In proceedings against the lawyers for negligence, it was ordered that the question of advocates’ immunity be determined separately. Facts were agreed for that purpose. However, the learned primary judge declined to answer the separate question. From that refusal, leave to appeal to the Court of Appeal was sought.
In the Court of Appeal, Bathurst CJ, with whom Meagher and Ward JJA agreed, held that the primary judge should not have declined to answer the separate question, finding that the circumstances existed that made such a determination appropriate. [2]
The Chief Justice observed:
[36] In D’Orta the plurality stated at [86] that there was no reason to depart from the test for advocates’ immunity, described in Giannarelli v Wraith [1988] HCA 52 ; (1988) 165 CLR 543 (Giannarelli) at 560, as extending to work done in court or work done out of court which leads to a decision affecting the conduct of the case in court. They did not consider there was any difference in stating the latter part of the test as work “intimately connected with work” in court.
[37] In the present case, in my opinion, the work fell within categories of work done out of court affecting the conduct of the case in court. The alleged breach occurred in advising on settlement of the guarantee proceedings during the luncheon adjournment on the first day of the hearing and more importantly on the evening of that day. The Agreed Facts also state that the consent order the first respondent and Ms Lord were advised to sign were signed on that evening and submitted to the Court on the following day.
[38] The advice thus led to the case being settled. Put another way it was intimately connected with the conduct of the guarantee proceedings.
On the application for special leave in the High Court, the Applicant argued that the Court of Appeal erred in applying the “intimate connection” test and, alternatively, that the time had come to reconsider the question of advocates’ immunity as confirmed in D’Orta-Ekenaike v Victoria Legal Aid (2005) 223 CLR 1, particularly in light of the abolition of advocates’ immunity in New Zealand by the decision in Lai v Chamberlains [2007] 2 NZLR 7.
The respondent argued that the entire question of advocates’ immunity had been fully argued in D’Orta and that the only thing that had changed since then was the fact of the New Zealand judgment in Lai v Chamberlains. The case was not one that came within the approach of the High Court to the question of reconsidering one of its earlier decisions, as articulated in cases such as John v Federal Commissioner of Taxation [3] and Wurridjal v the Commonwealth. [4] The respondent argued that the facts of the case fell clearly within the principle set out in D’Orta and there was no wrong application of principle by the Court of Appeal.
Special leave was nonetheless granted.
The appellant’s arguments which appear more fully in its written submissions on appeal, raise some interesting issues.

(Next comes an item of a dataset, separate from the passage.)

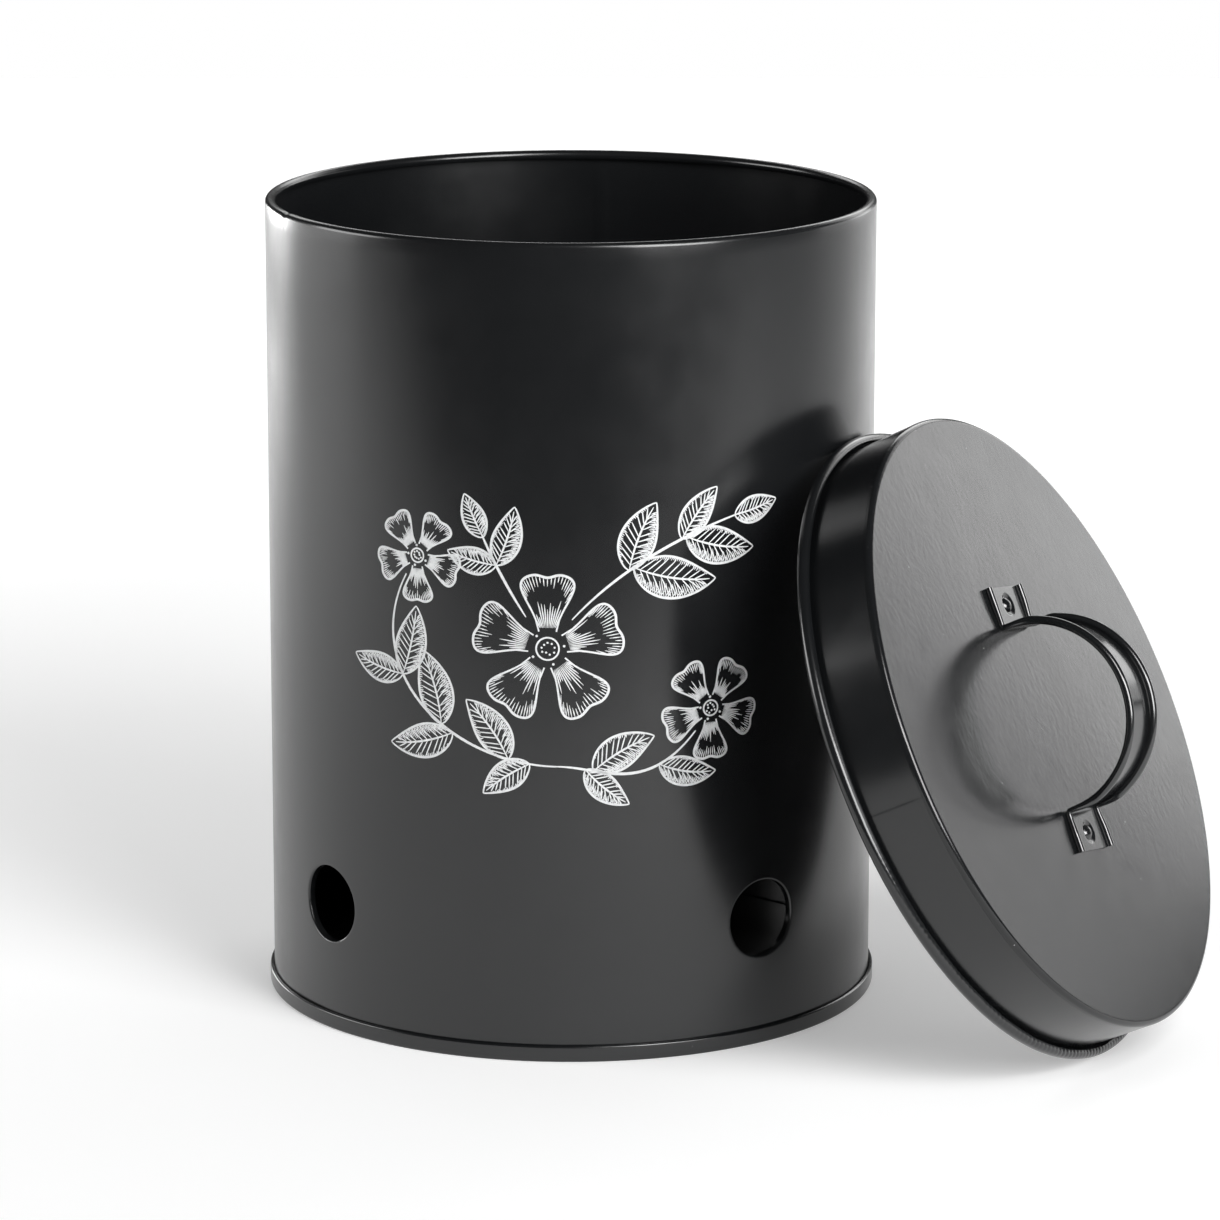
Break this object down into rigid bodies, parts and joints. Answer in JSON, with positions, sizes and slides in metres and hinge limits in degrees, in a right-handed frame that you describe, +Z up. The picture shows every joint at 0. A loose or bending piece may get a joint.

They include the argument that the proper test for immunity is limited to in application decisions made by the advocate, not by the client. That test, articulated in Giannarelli and approved in D’Orta, is that immunity applies to “work done in court or work done out of court that leads to a decision affecting the conduct of the caser in court”: D’Orta at [86]. Because the decision to settle was a decision of the client, not of the lawyers, immunity does not apply to the conduct leading to that decision, so the argument goes.
The appellant also argues that immunity should only be applied where necessary to prevent relitigation. It will be remembered that the rationale for the immunity is, in effect, to preserve finality in litigation by preventing the re-opening of earlier litigation. The appellant argues that immunity only ought apply in circumstances where that principle is threatened, and not otherwise — in other words it is not a “blanket” immunity.
The appeal is expected to be heard in early 2016.
The relevant court documents, including links to the Court of Appeal judgment, the transcript of the Special Leave application and the parties’ submissions, including those of the New South Wales Law Society intervening, can be found here.
Adrian Duffy QC
[1] [2014] NSWCA 335
[2] [2014] NSWCA 335, [18]-[19], citing Carl Zeiss Stifung v Herbert Smith & Co [1969] 1 Ch 93, 98
[3] (1989) 166 CLR 417, 438-9
[4] (2009) 237 CLR 309, [65]-[71]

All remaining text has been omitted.